12 comments on “Scottish Voters Split On Independence Question

  1. an lorcánach

    all very well sionnach but unfortunately meaningless: any referendum’s victorious rendition of “Brosnachadh Bhruis” will be drowned out by “Ode an die Freude” — as alex salmond used to give the irish state as a template for Alban (pre-2008), all anyone need do is read the pamphlets for/against union between britain and ireland (1798-1800), or the dublin print editions on repeal of the subsequent union (1830s-), or the editions (1870s-) for/against home rule — scary and prescient!

    • Maybe so, though Napoleon’s dream is looking distinctly more unstable these days, despite the very public chastising of the Irish, Greeks, etc. In fact the emergent nationalism of the Catalans, etc. will not sit so easily (or docilely) under the diktats of the Brussels/Strasbourg Eurocracy. A fractured Continent of many nation-states may be more beneficial to long term democratic accountability than one made up of a handful of supranational states.

      Ireland’s Neo-Ascendency may still be enamoured of the EU but increasing numbers of Irish people are less so. Long may that democratic impulse continue and grow.

      • an lorcánach

        ultimately it’s about jobs (unlike 2009’s Lisbon vote!)

        ‘Under this government – and, it must be said, New Labour did its bit to help the trend – Britain is being turned into a low-wage economy with a casualised, compliant workforce (or “flexible workforce”, to use the too commonly accepted euphemism), alongside levels of wealth and income inequality unseen since the Edwardian era. Those accustomed to low-wage, low-employment economies, whether they are Poles, Romanians, Somalis or Bangladeshis, will inevitably be at a competitive advantage against Britons who look for higher standards… The truth is that ordinary working people, whether highly educated or not, take too small a share of the cake while management, shareholders and financiers take too much. That is simply because the latter control the money, and there aren’t enough restraints – political, legal, social or cultural, to stop them keeping most of it for themselves. It isn’t just that trade unions have become weaker thanks largely to the anti-union laws of the 1980s, alongside privatisation of publicly owned industries and outsourcing of state services. It is also that management began to act according to new cultural norms. “Management,” the late JK Galbraith wrote in 1967, “does not go out ruthlessly to reward itself – a sound management is one expected to exercise restraint.” He added: “With the power of decision goes opportunity for making money … Were everyone to seek to do so … the corporation would be a chaos of competitive avarice.” Now competitive avarice rules.’

        Guardian, Monday 12 August 2013
        http://www.theguardian.com/commentisfree/2013/aug/12/benefit-immigration-cuts-wont-make-us-better-off

        -/

        ‘What is flexicurity? Flexicurity is an integrated strategy for enhancing, at the same time, flexibility and security in the labour market. It attempts to reconcile employers’ need for a flexible workforce with workers’ need for security – confidence that they will not face long periods of unemployment.’

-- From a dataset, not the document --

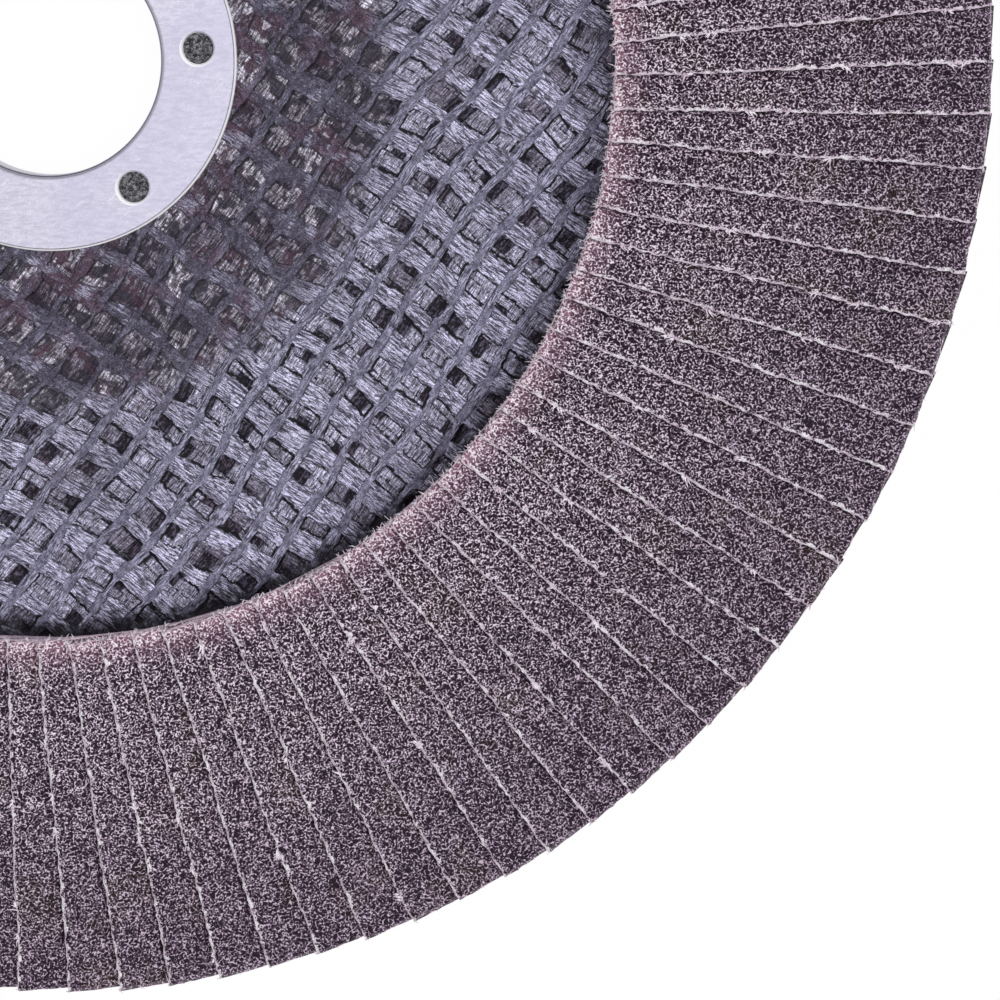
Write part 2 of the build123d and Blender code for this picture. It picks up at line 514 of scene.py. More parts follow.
def addFibres(g, look):
    # fibres: noise drawn out along each direction, their light strands partly painted sheen; splits and
    # cracks: where another noise passes its middle
    def drawn(x, y, layer):
        return g.place.point(x, y, layer).grain(1.0, 2.5, 0.65)

    def split(x, y, layer, width):
        shake = g.rag * 0.3
        return g.place.point(x + shake, y + shake, layer).grain(1.0, 2.0).line(0.5, width, 0.016)

    p, q, rag = g.p, g.q, g.rag
    g.yarnFibre = drawn(p * look["fibreLong"], q * look["fibreFine"] + rag, 3.0).step(0.37, 0.56)
    g.threadFibre = drawn(p * look["fibreFine"] + rag, q * look["fibreLong"], 9.0).step(0.37, 0.56)
    g.strokes = drawn(p * look["strokeFine"] + rag * 0.8, q * look["strokeLong"], 31.0).step(0.44, 0.58)
    g.yarnSplit = split(p * look["splitLong"], q * look["splitFine"], 13.0, 0.060)
    g.threadSplit = split(p * look["splitFine"], q * look["splitLong"], 19.0, 0.056)
    g.crack = g.place.grain(1.3, 3.0, 0.65, 0.4).line(0.5, 0.026, 0.006) * rag.step(-0.04, 0.08)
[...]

        European Commission/Employment, Social Affairs & Inclusion
        http://ec.europa.eu/social/main.jsp?catId=102&langId=en
        [Irish language version is unavailable!]

        • flexicurity“!!!!!

          Jesus, I’ve heard it all now. No wonder Lucinda Creighton loves her Eurospeak. Meaningless noise.

          • an lorcánach

            As Mary McAleese said when giving non-answer at time of announcing that she’d run again as ‘President’, “Cinnte, cinnte!” -:) — actually forgot to forward article I saw last night on Welsh language – ta, @

    • an lorcánach

      Sorry Sionnach – wifi keeps shorting out! :*)

      • The NSA or GCHQ? 😉

        I got that. I should have posted something on it but time did not permit. Quite depressing news on one hand though on the other at least it is being highlighted and addressed. That said some have challenged the fall in the numbers of Welsh-speakers by looking to the rise in the Welsh population as a whole, so it is a percentage game. I’ve not had a chance to examine it in detail and the arguments being made by both sides. I do know that generally there is greater knowledge of (and ability with) Welsh amongst the under-25s.

  2. an lorcánach

    low-esteem! that’s what it boils down to, sionnach — how many times do we hear in galway/kerry etc radio vox pop’s – a) “I don’t want to be rude when asked a question in English”… and b) “I’ve worked 30 years in tourism and never once heard anyone speak Irish” – national inferiority complex (or supplicancy) @

  3. the jocks have no spine whatsoever. They’ll always be tailing mummy england’s coattails despite all the rhetoric and crap that spews from both sides. Don’t forget it were the place that most of the planters originated.

    • Not sure I’d agree. Remember that 90 years ago those who participated in the Easter Rising of 1916 were convinced that a significant minority of the Irish people had become accustomed to British colonial rule and no longer thought of themselves as Irish alone but Irish and British or simply British. And that did not apply to north-eastern or Dublin Unionists alone.

      I wonder if Ireland as a whole was still under British colonial rule how many Irish people would resist or agitate/desire independence? I suspect by now that it would be a minority and one reviled and isolated by the collaborative Irish political, business and media establishments.